» EXERCISE DIRECTIONS
Every line below is to be quoted exactly, with nothing added or dropped.
************
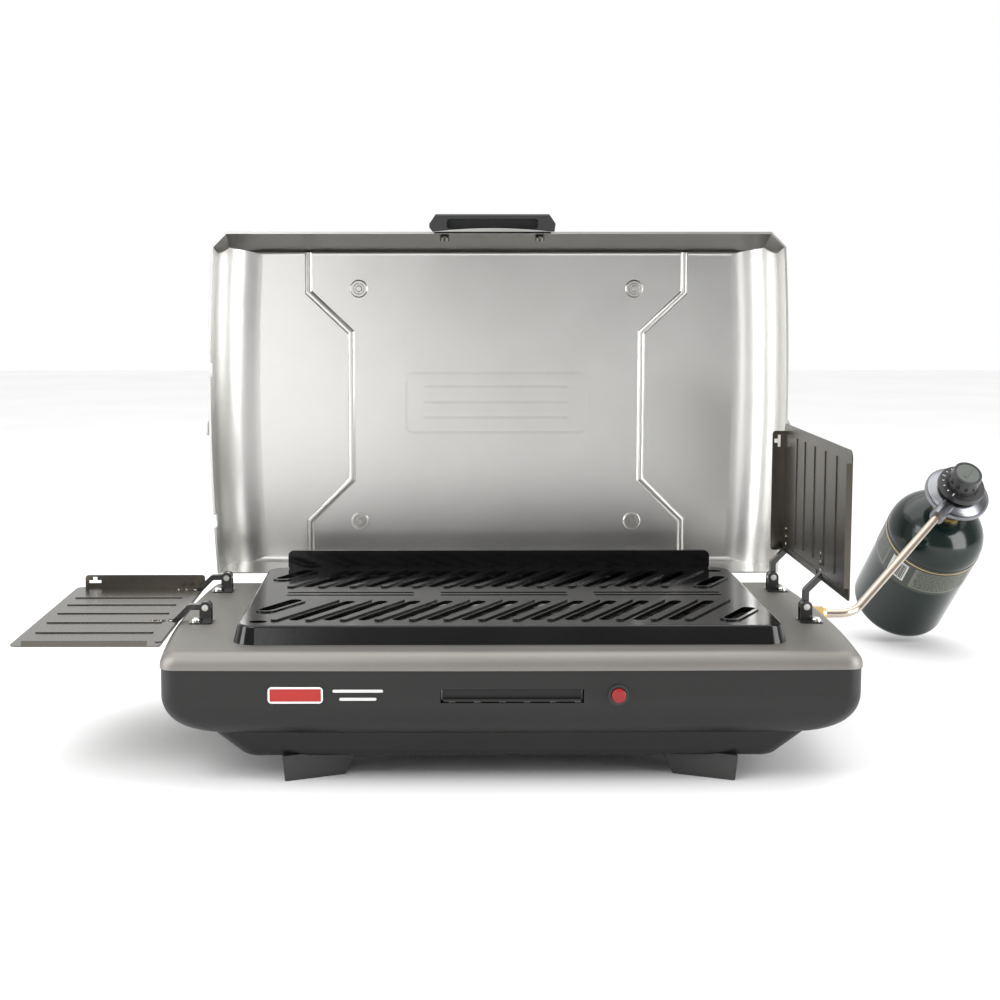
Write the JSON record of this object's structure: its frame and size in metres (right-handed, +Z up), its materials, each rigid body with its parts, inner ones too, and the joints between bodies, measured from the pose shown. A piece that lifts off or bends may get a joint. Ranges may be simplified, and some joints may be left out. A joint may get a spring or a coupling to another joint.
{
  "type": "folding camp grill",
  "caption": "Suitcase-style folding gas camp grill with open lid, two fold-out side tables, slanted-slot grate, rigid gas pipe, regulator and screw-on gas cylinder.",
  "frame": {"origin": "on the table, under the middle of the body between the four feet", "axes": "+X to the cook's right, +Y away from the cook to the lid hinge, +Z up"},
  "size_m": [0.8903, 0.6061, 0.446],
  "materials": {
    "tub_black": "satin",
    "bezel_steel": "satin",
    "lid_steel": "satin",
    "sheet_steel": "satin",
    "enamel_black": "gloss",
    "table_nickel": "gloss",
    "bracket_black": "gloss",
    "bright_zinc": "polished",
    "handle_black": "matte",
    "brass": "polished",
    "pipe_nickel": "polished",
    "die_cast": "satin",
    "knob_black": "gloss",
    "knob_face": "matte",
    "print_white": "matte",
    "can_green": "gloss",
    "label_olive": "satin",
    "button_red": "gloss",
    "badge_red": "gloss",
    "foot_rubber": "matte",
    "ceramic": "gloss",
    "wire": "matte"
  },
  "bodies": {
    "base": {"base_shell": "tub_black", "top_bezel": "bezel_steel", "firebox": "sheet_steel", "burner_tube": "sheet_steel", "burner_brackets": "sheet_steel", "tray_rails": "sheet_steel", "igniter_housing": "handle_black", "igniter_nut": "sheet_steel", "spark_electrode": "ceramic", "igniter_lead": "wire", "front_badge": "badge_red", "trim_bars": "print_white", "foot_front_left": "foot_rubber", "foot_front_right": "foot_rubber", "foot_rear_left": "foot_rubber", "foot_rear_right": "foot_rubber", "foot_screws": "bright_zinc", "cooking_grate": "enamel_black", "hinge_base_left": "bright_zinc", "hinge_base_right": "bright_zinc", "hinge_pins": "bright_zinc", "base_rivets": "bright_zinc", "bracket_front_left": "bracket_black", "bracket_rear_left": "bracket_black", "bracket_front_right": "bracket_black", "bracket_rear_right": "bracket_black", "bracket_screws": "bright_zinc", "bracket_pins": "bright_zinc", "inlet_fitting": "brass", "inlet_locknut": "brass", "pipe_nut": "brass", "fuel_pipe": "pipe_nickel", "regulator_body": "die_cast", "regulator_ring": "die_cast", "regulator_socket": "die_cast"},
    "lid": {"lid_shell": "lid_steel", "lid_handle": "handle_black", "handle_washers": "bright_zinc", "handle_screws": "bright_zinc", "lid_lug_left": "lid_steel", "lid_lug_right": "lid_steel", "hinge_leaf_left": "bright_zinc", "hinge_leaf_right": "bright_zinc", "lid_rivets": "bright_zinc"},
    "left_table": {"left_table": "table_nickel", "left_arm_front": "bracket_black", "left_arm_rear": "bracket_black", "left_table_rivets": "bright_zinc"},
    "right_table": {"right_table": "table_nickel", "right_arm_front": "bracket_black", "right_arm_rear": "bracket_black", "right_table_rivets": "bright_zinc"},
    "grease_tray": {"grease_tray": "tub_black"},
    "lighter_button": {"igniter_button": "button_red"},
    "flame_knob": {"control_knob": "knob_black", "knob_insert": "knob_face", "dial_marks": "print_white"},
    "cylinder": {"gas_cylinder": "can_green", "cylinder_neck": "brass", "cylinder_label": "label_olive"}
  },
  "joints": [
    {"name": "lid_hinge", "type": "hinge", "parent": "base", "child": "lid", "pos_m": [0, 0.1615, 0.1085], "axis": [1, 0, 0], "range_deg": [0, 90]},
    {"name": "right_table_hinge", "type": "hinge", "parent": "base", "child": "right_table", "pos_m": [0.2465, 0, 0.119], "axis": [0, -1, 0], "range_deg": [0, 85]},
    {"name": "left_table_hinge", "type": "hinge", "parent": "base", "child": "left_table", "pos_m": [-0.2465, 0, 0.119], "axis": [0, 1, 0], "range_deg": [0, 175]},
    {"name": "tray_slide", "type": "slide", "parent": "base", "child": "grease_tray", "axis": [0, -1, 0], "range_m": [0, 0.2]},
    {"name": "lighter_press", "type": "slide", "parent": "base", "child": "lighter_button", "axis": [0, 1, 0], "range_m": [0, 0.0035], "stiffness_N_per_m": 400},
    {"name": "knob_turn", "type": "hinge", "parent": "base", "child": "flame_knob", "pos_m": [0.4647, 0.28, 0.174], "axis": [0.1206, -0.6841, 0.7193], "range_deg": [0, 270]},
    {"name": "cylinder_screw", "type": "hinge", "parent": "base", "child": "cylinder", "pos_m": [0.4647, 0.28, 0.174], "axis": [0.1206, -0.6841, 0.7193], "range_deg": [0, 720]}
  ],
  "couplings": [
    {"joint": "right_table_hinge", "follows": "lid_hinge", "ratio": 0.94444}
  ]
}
************
» RESPONSE TO THIS TASK
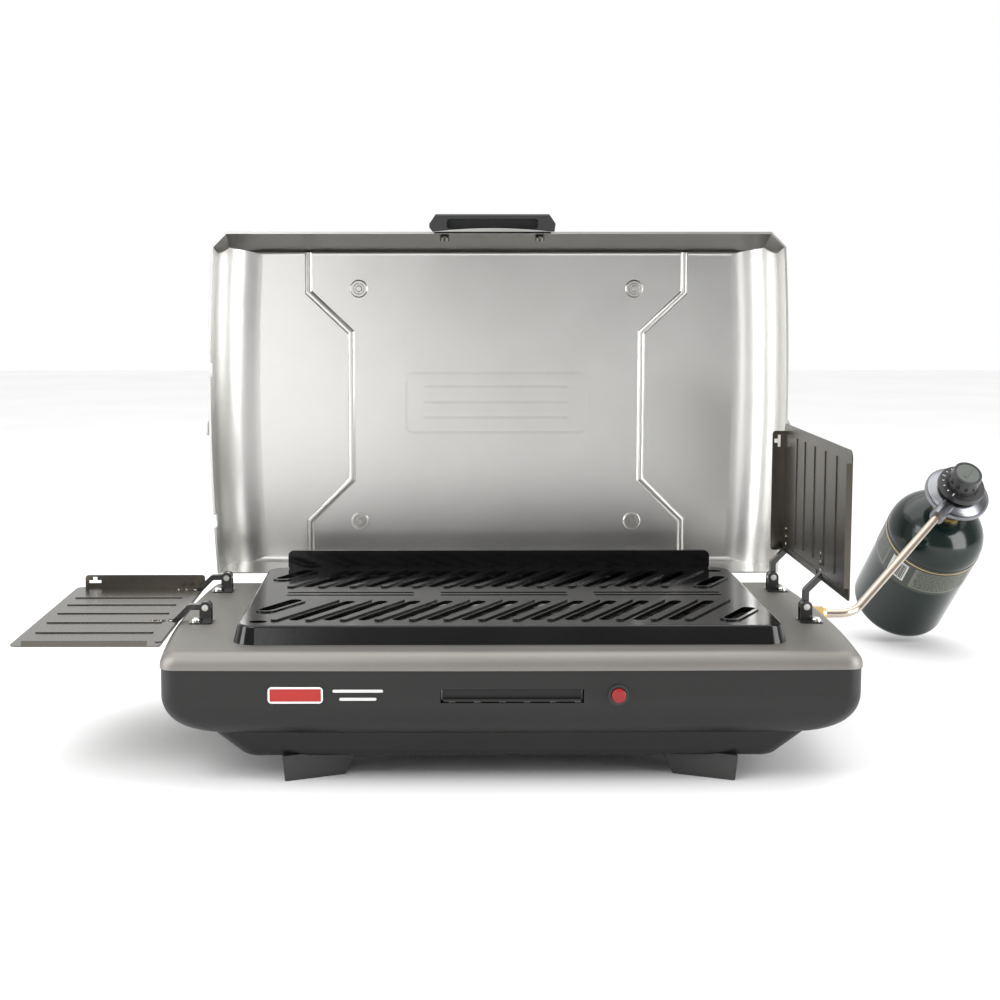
Write the JSON record of this object's structure: its frame and size in metres (right-handed, +Z up), its materials, each rigid body with its parts, inner ones too, and the joints between bodies, measured from the pose shown. A piece that lifts off or bends may get a joint. Ranges may be simplified, and some joints may be left out. A joint may get a spring or a coupling to another joint.
{
  "type": "folding camp grill",
  "caption": "Suitcase-style folding gas camp grill with open lid, two fold-out side tables, slanted-slot grate, rigid gas pipe, regulator and screw-on gas cylinder.",
  "frame": {"origin": "on the table, under the middle of the body between the four feet", "axes": "+X to the cook's right, +Y away from the cook to the lid hinge, +Z up"},
  "size_m": [0.8903, 0.6061, 0.446],
  "materials": {
    "tub_black": "satin",
    "bezel_steel": "satin",
    "lid_steel": "satin",
    "sheet_steel": "satin",
    "enamel_black": "gloss",
    "table_nickel": "gloss",
    "bracket_black": "gloss",
    "bright_zinc": "polished",
    "handle_black": "matte",
    "brass": "polished",
    "pipe_nickel": "polished",
    "die_cast": "satin",
    "knob_black": "gloss",
    "knob_face": "matte",
    "print_white": "matte",
    "can_green": "gloss",
    "label_olive": "satin",
    "button_red": "gloss",
    "badge_red": "gloss",
    "foot_rubber": "matte",
    "ceramic": "gloss",
    "wire": "matte"
  },
  "bodies": {
    "base": {"base_shell": "tub_black", "top_bezel": "bezel_steel", "firebox": "sheet_steel", "burner_tube": "sheet_steel", "burner_brackets": "sheet_steel", "tray_rails": "sheet_steel", "igniter_housing": "handle_black", "igniter_nut": "sheet_steel", "spark_electrode": "ceramic", "igniter_lead": "wire", "front_badge": "badge_red", "trim_bars": "print_white", "foot_front_left": "foot_rubber", "foot_front_right": "foot_rubber", "foot_rear_left": "foot_rubber", "foot_rear_right": "foot_rubber", "foot_screws": "bright_zinc", "cooking_grate": "enamel_black", "hinge_base_left": "bright_zinc", "hinge_base_right": "bright_zinc", "hinge_pins": "bright_zinc", "base_rivets": "bright_zinc", "bracket_front_left": "bracket_black", "bracket_rear_left": "bracket_black", "bracket_front_right": "bracket_black", "bracket_rear_right": "bracket_black", "bracket_screws": "bright_zinc", "bracket_pins": "bright_zinc", "inlet_fitting": "brass", "inlet_locknut": "brass", "pipe_nut": "brass", "fuel_pipe": "pipe_nickel", "regulator_body": "die_cast", "regulator_ring": "die_cast", "regulator_socket": "die_cast"},
    "lid": {"lid_shell": "lid_steel", "lid_handle": "handle_black", "handle_washers": "bright_zinc", "handle_screws": "bright_zinc", "lid_lug_left": "lid_steel", "lid_lug_right": "lid_steel", "hinge_leaf_left": "bright_zinc", "hinge_leaf_right": "bright_zinc", "lid_rivets": "bright_zinc"},
    "left_table": {"left_table": "table_nickel", "left_arm_front": "bracket_black", "left_arm_rear": "bracket_black", "left_table_rivets": "bright_zinc"},
    "right_table": {"right_table": "table_nickel", "right_arm_front": "bracket_black", "right_arm_rear": "bracket_black", "right_table_rivets": "bright_zinc"},
    "grease_tray": {"grease_tray": "tub_black"},
    "lighter_button": {"igniter_button": "button_red"},
    "flame_knob": {"control_knob": "knob_black", "knob_insert": "knob_face", "dial_marks": "print_white"},
    "cylinder": {"gas_cylinder": "can_green", "cylinder_neck": "brass", "cylinder_label": "label_olive"}
  },
  "joints": [
    {"name": "lid_hinge", "type": "hinge", "parent": "base", "child": "lid", "pos_m": [0, 0.1615, 0.1085], "axis": [1, 0, 0], "range_deg": [0, 90]},
    {"name": "right_table_hinge", "type": "hinge", "parent": "base", "child": "right_table", "pos_m": [0.2465, 0, 0.119], "axis": [0, -1, 0], "range_deg": [0, 85]},
    {"name": "left_table_hinge", "type": "hinge", "parent": "base", "child": "left_table", "pos_m": [-0.2465, 0, 0.119], "axis": [0, 1, 0], "range_deg": [0, 175]},
    {"name": "tray_slide", "type": "slide", "parent": "base", "child": "grease_tray", "axis": [0, -1, 0], "range_m": [0, 0.2]},
    {"name": "lighter_press", "type": "slide", "parent": "base", "child": "lighter_button", "axis": [0, 1, 0], "range_m": [0, 0.0035], "stiffness_N_per_m": 400},
    {"name": "knob_turn", "type": "hinge", "parent": "base", "child": "flame_knob", "pos_m": [0.4647, 0.28, 0.174], "axis": [0.1206, -0.6841, 0.7193], "range_deg": [0, 270]},
    {"name": "cylinder_screw", "type": "hinge", "parent": "base", "child": "cylinder", "pos_m": [0.4647, 0.28, 0.174], "axis": [0.1206, -0.6841, 0.7193], "range_deg": [0, 720]}
  ],
  "couplings": [
    {"joint": "right_table_hinge", "follows": "lid_hinge", "ratio": 0.94444}
  ]
}